Holmes then paid tribute to those women who suffered the loss of their husbands, fathers, and brothers; those “…whose sex forbade them to offer their lives, but who gave instead their happiness.” His rhetorical question about the women left behind because of the consequences of war is timeless:

Which of us has not been lifted above himself by the sight of one of those lovely, lonely women, around whom the wand of sorrow has traced its excluding circle–set apart, even when surrounded by loving friends who would fain bring back joy to their lives?

In concluding the speech, Holmes recalls the passion of those young men who entered the Civil War when their “hearts were touched with fire” only to learn that life is “a profound and passionate thing.”

For Social Studies teachers, the speech references different locations where battles took place: Petersburg, Antietam, Port Hudson, and the White Oak Swamp. Holmes also mentions the men killed at those battles: Col. Paul Revere, Jr.; Lt. James. J. Lowell; William L. Putnam; and the suicidal charge of the 20th Massachusetts Regiment. Each location, each name provides students an opportunity for research.
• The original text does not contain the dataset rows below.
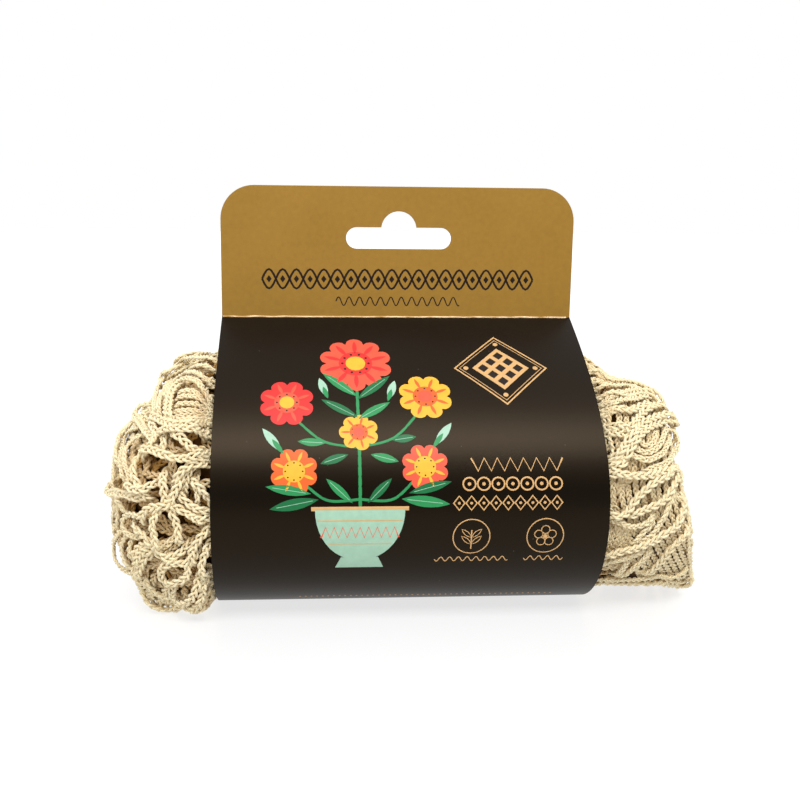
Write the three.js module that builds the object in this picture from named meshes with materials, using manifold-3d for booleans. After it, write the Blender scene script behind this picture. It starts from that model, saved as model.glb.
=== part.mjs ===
// A cotton string bag, rolled for the shop and held in a printed card sleeve.
// The sleeve is one strip of board: it wraps the roll and its two ends are glued
// back to back into a hang card with a euro slot. Millimetres, +X along the roll,
// -Y towards the printed front, +Z up, origin under the middle on the table.
import * as THREE from "three";
import { mergeVertices } from "three/addons/utils/BufferGeometryUtils.js";
import Module from "manifold-3d";

const wasm = await Module();
wasm.setup();

// Driving dimensions of the card sleeve
const sleeveWidth = 107; // along the roll
const sleeveMiddle = -1.7; // the sleeve sits a little left of the middle
const boardThickness = 0.45;
const creaseY = 10.7; // the hang card stands behind the middle of the roll
const creaseZ = 81.3;
const wrapReach = 35.7; // widest place of the wrap, in front and behind
const widestZ = 30.7;
const footMiddle = 1.7; // the wrap lies flat on the table round this line
const footHalf = 12.1;
const footReach = 8.8; // how gently the foot turns up
const footRise = 18.2;
const frontShoulder = 22.5; // how far the wrap keeps its width above the widest place
const backShoulder = 24;
const frontLeave = 25.3; // and how straight it leaves the crease
const backLeave = 15;
const frontFall = THREE.MathUtils.degToRad(30); // slope of the wrap at the crease
const backFall = THREE.MathUtils.degToRad(46);
const wrapSteps = 22; // facets of each curved stretch

// Driving dimensions of the hang card
const cardHeight = 38.9; // above the crease
const cardLean = THREE.MathUtils.degToRad(3.5); // the card leans back a little
const cardCorner = 10;
const slotWidth = 32; // standard euro slot
const slotHeight = 6.4;
const slotRise = 23.7; // its bar's middle above the crease
const domeRadius = 5.4;
const domeRise = 26.3;

// Driving dimensions of the rolled bag. Each end's reaches are taken from the axis
// line at the sleeve's edge; the higher an exponent, the squarer that curve.
const bagAxisY = 0.2;
const bagAxisZ = 34;
const sleeveGap = 0.5; // bag to board, inside the wrap
const edgeGap = 0.35; // and past the wrap's two open edges
const swellStep = 0.15; // the bag swells to its full girth in this length
const aroundSteps = 64;
const endRings = 18;
const ringCrowding = 2.2; // the rings stand closer together near the tip
const lumpStart = 6; // the lumps are full a sixth of the way out
const lumpRound = 3; // and die away at the tip
const leftEnd = {
  side: -1,
  tip: -87.75,
  front: 34,
  back: 33,
  above: 37.8,
  below: 36,
  topSquareness: 2.35, // of the sections
  bottomSquareness: 3.6,
  topSlope: 0, // how far the top has come down at the tip
  topRound: 1.45, // the left end is chamfered above and full below
  bottomRound: 2.45,
  sideRound: 2.3,
  lean: 0.04,
  lumpHeight: 1.6,
};
const rightEnd = {
  side: 1,
  tip: 79.8,
  front: 33,
  back: 31.5,
  above: 37.6,
  below: 35.5,
  topSquareness: 2.35,
  bottomSquareness: 2.1,
  topSlope: 10.5,
  topRound: 9, // the right end is a flat fold face
  bottomRound: 9,
  sideRound: 4.8,
  lean: 0.3, // and its face runs out towards the table
  lumpHeight: 0.9,
};

const curve = (p0, p1, p2, p3) =>
  new THREE.CubicBezierCurve(
    new THREE.Vector2(...p0),
    new THREE.Vector2(...p1),
    new THREE.Vector2(...p2),
    new THREE.Vector2(...p3),
  ).getPoints(wrapSteps);

// The wrap's outer face in the Y-Z plane: from the crease down the front,
// and from the foot up the back to the crease again.
function wrapFront() {
  const top = [creaseY - boardThickness, creaseZ];
  const shoulder = curve(
    top,
    [top[0] - frontLeave * Math.cos(frontFall), top[1] - frontLeave * Math.sin(frontFall)],
    [-wrapReach, widestZ + frontShoulder],
    [-wrapReach, widestZ],
  );
  const belly = curve(
    [-wrapReach, widestZ],
    [-wrapReach, widestZ - footRise],
    [footMiddle - footHalf - footReach, 0],
    [footMiddle - footHalf, 0],
  );
  return [...shoulder, ...belly.slice(1)];
}

function wrapBack() {
  const top = [creaseY + boardThickness, creaseZ];
  const belly = curve(
    [footMiddle + footHalf, 0],
    [footMiddle + footHalf + footReach, 0],
    [wrapReach, widestZ - footRise],
    [wrapReach, widestZ],
  );
  const shoulder = curve(
    [wrapReach, widestZ],
    [wrapReach, widestZ + backShoulder],
    [top[0] + backLeave * Math.cos(backFall), top[1] - backLeave * Math.sin(backFall)],
    top,
  );
  return [...belly, ...shoulder.slice(1)];
}

// Moves each point of an open run to its left by a distance.
function offsetRun(points, distance) {
  return points.map((p, i) => {
    const before = points[Math.max(i - 1, 0)];
    const after = points[Math.min(i + 1, points.length - 1)];
    const along = after.clone().sub(before).normalize();
    return new THREE.Vector2(p.x - along.y * distance, p.y + along.x * distance);
  });
}

// The space inside the wrap, as a closed loop that ends under the crease.
function innerLoop(distance) {
  const clear = 0.2;
  const front = offsetRun(wrapFront(), distance).filter((p) => p.x < creaseY - clear);
  const back = offsetRun(wrapBack(), distance).filter((p) => p.x > creaseY + clear);
  return [...front, ...back];
}

function solidFrom(geometry) {
  const bare = geometry.clone();
  bare.deleteAttribute("normal");
  bare.deleteAttribute("uv");
  const merged = mergeVertices(bare, 1e-4);
  return new wasm.Manifold(
    new wasm.Mesh({
      numProp: 3,
      vertProperties: new Float32Array(merged.attributes.position.array),
      triVerts: new Uint32Array(merged.index.array),
    }),
  );
}

function geometryFrom(solid) {
  const mesh = solid.getMesh();
  const geometry = new THREE.BufferGeometry();
  geometry.setAttribute("position", new THREE.BufferAttribute(mesh.vertProperties, 3));
  geometry.setIndex(new THREE.BufferAttribute(mesh.triVerts, 1));
  geometry.computeVertexNormals();
  return geometry;
}

// The wrap: its loop in Y-Z, extruded along X.
function wrapGeometry() {
  const outline = new THREE.Shape([...wrapFront(), ...wrapBack()]);
  outline.holes.push(new THREE.Path(innerLoop(boardThickness)));
  const geometry = new THREE.ExtrudeGeometry(outline, {
    depth: sleeveWidth,
    bevelEnabled: false,
    steps: 1,
  });
  const turn = new THREE.Matrix4().makeBasis(
    new THREE.Vector3(0, 1, 0),
    new THREE.Vector3(0, 0, 1),
    new THREE.Vector3(1, 0, 0),
  );
  geometry.applyMatrix4(turn);
  geometry.translate(sleeveMiddle - sleeveWidth / 2, 0, 0);
  return geometry;
}

// The hang card: two plies back to back, with round top corners and the slot.
function cardGeometry() {
  const half = sleeveWidth / 2;
  const root = -0.6; // the plies reach into the crease
  const outline = new THREE.Shape();
  outline.moveTo(-half, root);
  outline.lineTo(half, root);
  outline.lineTo(half, cardHeight - cardCorner);
  outline.absarc(half - cardCorner, cardHeight - cardCorner, cardCorner, 0, Math.PI / 2, false);
  outline.lineTo(-half + cardCorner, cardHeight);
  outline.absarc(
    -half + cardCorner, cardHeight - cardCorner, cardCorner, Math.PI / 2, Math.PI, false,
  );
  outline.holes.push(euroSlot());
  const geometry = new THREE.ExtrudeGeometry(outline, {
    depth: 2 * boardThickness,
    bevelEnabled: false,
    curveSegments: 10,
  });
  geometry.rotateX(Math.PI / 2 - cardLean);
  geometry.translate(sleeveMiddle, creaseY + boardThickness, creaseZ);
  return geometry;
}

// A bar with round ends and a dome over its middle.
function euroSlot() {
  const end = slotHeight / 2;
  const reach = slotWidth / 2 - end;
  const top = slotRise + end;
  const spring = Math.asin((top - domeRise) / domeRadius);
  const slot = new THREE.Path();
  slot.absarc(reach, slotRise, end, -Math.PI / 2, Math.PI / 2, false);
  slot.absarc(0, domeRise, domeRadius, spring, Math.PI - spring, false);
  slot.absarc(-reach, slotRise, end, Math.PI / 2, Math.PI * 1.5, false);
  slot.closePath();
  return slot;
}

// Distance from the roll's axis line to a closed loop, at an angle from +Y to +Z.
function loopRadius(loop, angle) {
  const cos = Math.cos(angle);
  const sin = Math.sin(angle);
  let found = 0;
  loop.forEach((p, i) => {
    const q = loop[(i + 1) % loop.length];
    const across = (v) => (v.y - bagAxisZ) * cos - (v.x - bagAxisY) * sin;
    const along = (v) => (v.x - bagAxisY) * cos + (v.y - bagAxisZ) * sin;
    const a = across(p);
    const b = across(q);
    if (a === b || a * b > 0) return;
    const r = along(p) + ((along(q) - along(p)) * a) / (a - b);
    found = Math.max(found, r);
  });
  return found;
}

// A superellipse with its own reach in front, behind, above and below.
function roundRadius(angle, reach) {
  const cos = Math.cos(angle);
  const sin = Math.sin(angle);
  const squareness = sin < 0 ? reach.bottomSquareness : reach.topSquareness;
  const wide = cos < 0 ? reach.front : reach.back;
  const high = sin < 0 ? reach.below : reach.above;
  return Math.pow(
    Math.pow(Math.abs(cos) / wide, squareness) + Math.pow(Math.abs(sin) / high, squareness),
    -1 / squareness,
  );
}

// The bag's folds lift its outline unevenly outside the sleeve.
function lump(x, angle) {
  return (
    0.5 * Math.sin(3 * angle + 0.19 * x)
    + 0.35 * Math.sin(5 * angle - 0.31 * x + 1)
    + 0.3 * Math.sin(8 * angle + 0.23 * x + 2)
  );
}

// One ring of the bag: its points at the same share of the way along.
function bagRing(radiusAt, xAt) {
  const ring = [];
  for (let i = 0; i < aroundSteps; i += 1) {
    const angle = (i / aroundSteps) * 2 * Math.PI;
    const r = radiusAt(angle);
    const y = bagAxisY + r * Math.cos(angle);
    const z = Math.max(bagAxisZ + r * Math.sin(angle), 0);
    ring.push(new THREE.Vector3(xAt(z), y, z));
  }
  return ring;
}

// What is left of a reach, this share of the way out to the tip.
const closing = (out, round) => Math.pow(1 - Math.pow(out, round), 1 / round);

// Rings of one end, from the sleeve's edge out to the tip.
function endRingsOf(end) {
  const edge = sleeveMiddle + end.side * (sleeveWidth / 2 + edgeGap + swellStep);
  const rings = [];
  for (let k = 0; k < endRings; k += 1) {
    const out = 1 - Math.pow(1 - k / endRings, ringCrowding);
    const x = edge + (end.tip - edge) * out;
    const reach = {
      ...end,
      front: end.front * closing(out, end.sideRound),
      back: end.back * closing(out, end.sideRound),
      above: (end.above - end.topSlope * out) * closing(out, end.topRound),
      below: end.below * closing(out, end.bottomRound),
    };
    const swell = end.lumpHeight * Math.min(1, lumpStart * out) * closing(out, lumpRound);
    rings.push(
      bagRing(
        (angle) => roundRadius(angle, reach) + swell * lump(x, angle),
        (z) => x + end.side * end.lean * out * (bagAxisZ - z),
      ),
    );
  }
  return { rings, tip: new THREE.Vector3(end.tip, bagAxisY, bagAxisZ) };
}

// The rolled bag: a middle that fills the sleeve, and two swelling ends.
function bagGeometry() {
  const loop = innerLoop(boardThickness + sleeveGap);
  const middleRing = (x) => bagRing((angle) => loopRadius(loop, angle), () => x);
  const edge = sleeveWidth / 2 + edgeGap;
  const left = endRingsOf(leftEnd);
  const right = endRingsOf(rightEnd);
  const rings = [
    ...left.rings.reverse(),
    middleRing(sleeveMiddle - edge),
    middleRing(sleeveMiddle + edge),
    ...right.rings,
  ];
  const points = [left.tip, ...rings.flat(), right.tip];
  const faces = [];
  const at = (ring, i) => 1 + ring * aroundSteps + (i % aroundSteps);
  for (let i = 0; i < aroundSteps; i += 1) {
    faces.push(0, at(0, i + 1), at(0, i));
    for (let k = 0; k + 1 < rings.length; k += 1) {
      faces.push(at(k, i), at(k, i + 1), at(k + 1, i));
      faces.push(at(k, i + 1), at(k + 1, i + 1), at(k + 1, i));
    }
    faces.push(points.length - 1, at(rings.length - 1, i), at(rings.length - 1, i + 1));
  }
  const geometry = new THREE.BufferGeometry().setFromPoints(points);
  geometry.setIndex(faces);
  geometry.computeVertexNormals();
  return geometry;
}

const board = new THREE.MeshStandardMaterial({ color: 0x2a231c, roughness: 0.42, metalness: 0 });
const cotton = new THREE.MeshStandardMaterial({ color: 0xe3d3ae, roughness: 0.95, metalness: 0 });

const sleeve = new THREE.Mesh(
  geometryFrom(solidFrom(wrapGeometry()).add(solidFrom(cardGeometry()))),
  board,
);
sleeve.name = "card_sleeve";

const bag = new THREE.Mesh(bagGeometry(), cotton);
bag.name = "string_bag";

const part = new THREE.Group();
part.add(bag, sleeve);

export default part;
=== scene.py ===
import math
import random

import bmesh
import bpy
import numpy as np
from mathutils import Matrix, Vector, noise
from mathutils.bvhtree import BVHTree
from mathutils.geometry import interpolate_bezier
from mathutils.kdtree import KDTree


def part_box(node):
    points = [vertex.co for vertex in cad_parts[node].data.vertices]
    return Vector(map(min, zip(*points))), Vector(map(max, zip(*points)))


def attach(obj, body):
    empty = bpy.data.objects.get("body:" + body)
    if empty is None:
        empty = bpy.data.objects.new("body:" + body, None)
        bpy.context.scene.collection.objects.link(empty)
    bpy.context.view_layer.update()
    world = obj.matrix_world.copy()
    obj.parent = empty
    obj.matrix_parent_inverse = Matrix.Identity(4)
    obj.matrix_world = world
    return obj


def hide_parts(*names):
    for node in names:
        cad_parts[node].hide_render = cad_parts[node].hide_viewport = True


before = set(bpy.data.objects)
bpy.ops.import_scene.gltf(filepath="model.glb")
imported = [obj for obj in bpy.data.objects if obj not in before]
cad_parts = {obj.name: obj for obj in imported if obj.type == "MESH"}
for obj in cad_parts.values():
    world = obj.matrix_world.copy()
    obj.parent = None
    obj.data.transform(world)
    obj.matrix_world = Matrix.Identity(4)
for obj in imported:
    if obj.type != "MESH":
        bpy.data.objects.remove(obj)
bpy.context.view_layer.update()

# A rolled cotton net bag in its printed card sleeve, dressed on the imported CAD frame.
# Sizes in the dictionaries are millimetres, and each mesh is turned to metres as it is finished.
# +X runs along the roll, -Y faces the shopper and +Z is up.
scene = bpy.context.scene
scene.view_settings.view_transform = "Standard"
mm = 0.001
noise.seed_set(1)  # or else the noise vectors start from the clock
sleeveLow, sleeveHigh = [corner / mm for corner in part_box("card_sleeve")]


# Helpers for colours, nodes, lines and pieces


def linear(hexColour):
    # An sRGB hex value as linear red, green and blue, with full alpha
    channels = [int(hexColour[i:i + 2], 16) / 255 for i in (1, 3, 5)]
    return [c / 12.92 if c <= 0.04045 else ((c + 0.055) / 1.055) ** 2.4 for c in channels] + [1.0]


def scaleFor(size):
    # A texture's scale from its pattern's real size in millimetres
    return 1 / (size * mm)


def setInputs(node, inputs):
    # Another node's socket is linked, and anything else is set as a value
    for name, value in inputs.items():
        if isinstance(value, bpy.types.NodeSocket):
            node.id_data.links.new(value, node.inputs[name])
        else:
            node.inputs[name].default_value = value


def addNode(tree, kind, inputs=None, **settings):
    node = tree.nodes.new(kind)
    for name, value in settings.items():
        setattr(node, name, value)
    setInputs(node, inputs or {})
    return node


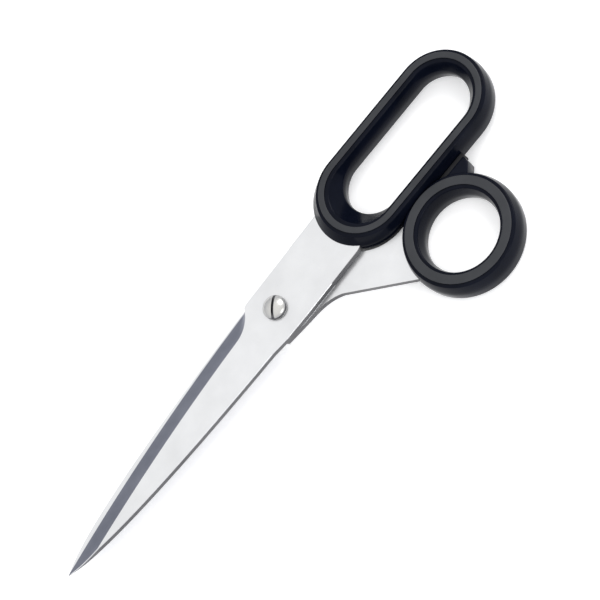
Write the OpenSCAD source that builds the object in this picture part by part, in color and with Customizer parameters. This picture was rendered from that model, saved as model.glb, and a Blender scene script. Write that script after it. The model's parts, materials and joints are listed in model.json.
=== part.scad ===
// Right-handed fabric shears, closed.
// Everything is laid out round the pivot: X runs to the tip, Y to the thumb bow, Z out of the screw head.
// place() then moves the origin to the middle of the underside.

/* [Blades] */
// Pivot centre to blade tip
blade_reach = 124.7; // [115:0.1:135]
// Thickness of each steel plate
plate_t = 2.6; // [2.2:0.1:3]
// Gap between the two plates
plate_gap = 0.1; // [0.06:0.02:0.2]
// Half width of the plate at the pivot, on its spine side
spine_half = 12.4; // [12:0.1:13]
// Half width of the plate at the pivot, on its edge side
edge_half = 11.2; // [10.8:0.1:11.6]
// Radius of the long curve of the cutting edge
edge_r = 890; // [700:10:890]
// Width of the hollow-ground bevel
bevel_w = 6.1; // [5:0.1:7]
// Thickness left at the cutting edge
edge_t = 0.25; // [0.15:0.05:0.4]

/* [Bows] */
// Thickness of both bows, from the flat back to the rim
bow_t = 10.35; // [9.8:0.05:11]
// How far the rims stand above the face of their own steel plate
rim_up = 3.7; // [3.4:0.1:4]
// Outer radius of the finger bow's ends
finger_r = 19.45; // [19.2:0.05:19.6]
// Distance between the centres of the finger bow's ends
finger_span = 46.1; // [42:0.1:50]
// Lean of the finger bow towards the thumb bow, in degrees
finger_lean = 1.4; // [0:0.1:2]
// Radius of the ends of the finger hole at its narrowest
finger_hole_r = 11.8; // [11.2:0.1:12]
// Outer radius of the thumb bow
thumb_r = 23.4; // [23:0.1:23.6]
// Radius of the thumb hole at its narrowest
thumb_hole_r = 14.9; // [14.5:0.1:15]

/* [Pivot] */
// Diameter of the screw head
head_d = 9.2; // [8:0.1:11]
// Height of the screw head
head_h = 3.0; // [2.4:0.1:3.6]
// Diameter of the plain shoulder that the front blade turns on
shoulder_d = 6; // [5.6:0.1:6.4]
// Diameter of the threaded end
thread_d = 5; // [4:0.1:5]
// Width across the flats of the nut
nut_af = 8; // [7.5:0.1:9]

/* [Hidden] */

ROUND = 96;
ARC_STEPS = 24;
END_STEPS = 32;
STEEL = [0.86, 0.87, 0.88];
BLACK = [0.13, 0.13, 0.15];
big = 300;
over = 1;
face = plate_gap / 2;
back = face + plate_t;

// The finger bow's near end, and its local frame: +X to its far end, -Y to the thumb side.
finger_at = [-51.45, -0.72];
finger_far = finger_at + finger_span * [-cos(finger_lean), sin(finger_lean)];
thumb_at = [-63.6, 40.22];
bow_gap = 0.3;
finger_top = back + rim_up;
thumb_top = -face + rim_up;
thumb_base = thumb_top - bow_t;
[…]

For English Language Arts teachers, the speech is filled with rhetorical devices that students can identify, and then evaluate each devices’s effectiveness in supporting Holmes’s message:

  • Comrades, some of the associations of this day are not only triumphant, but joyful. (direct address)
  • Such hearts–ah me, how many!–were stilled twenty years ago. (caesura-any interruption or break.)
  • Not all of those with whom we once stood shoulder to shoulder–not all of those whom we once loved and revered–are gone.(Anaphora – repeats a word or phrase in successive phrases)
  • Who does not remember the leader of the assault of the mine at Petersburg? (rhetorical question)

In the final lines of the speech, Holmes leans heavily on a literary conceit (elaborate metaphor) of life as music:

Our dead brothers still live for us, and bid us think of life, not death–of life to which in their youth they lent the passion and joy of the spring. As I listen , the great chorus of life and joy begins again, and amid the awful orchestra of seen and unseen powers and destinies of good and evil our trumpets sound once more a note of daring, hope, and will.

Of the 3600 words in Holmes’s speech, the most frequently used words are man, life, and day. By repeating these words, his tribute on Memorial Day in 1884 calls attention to the sacrifices of fallen soldiers in his century, and in ours.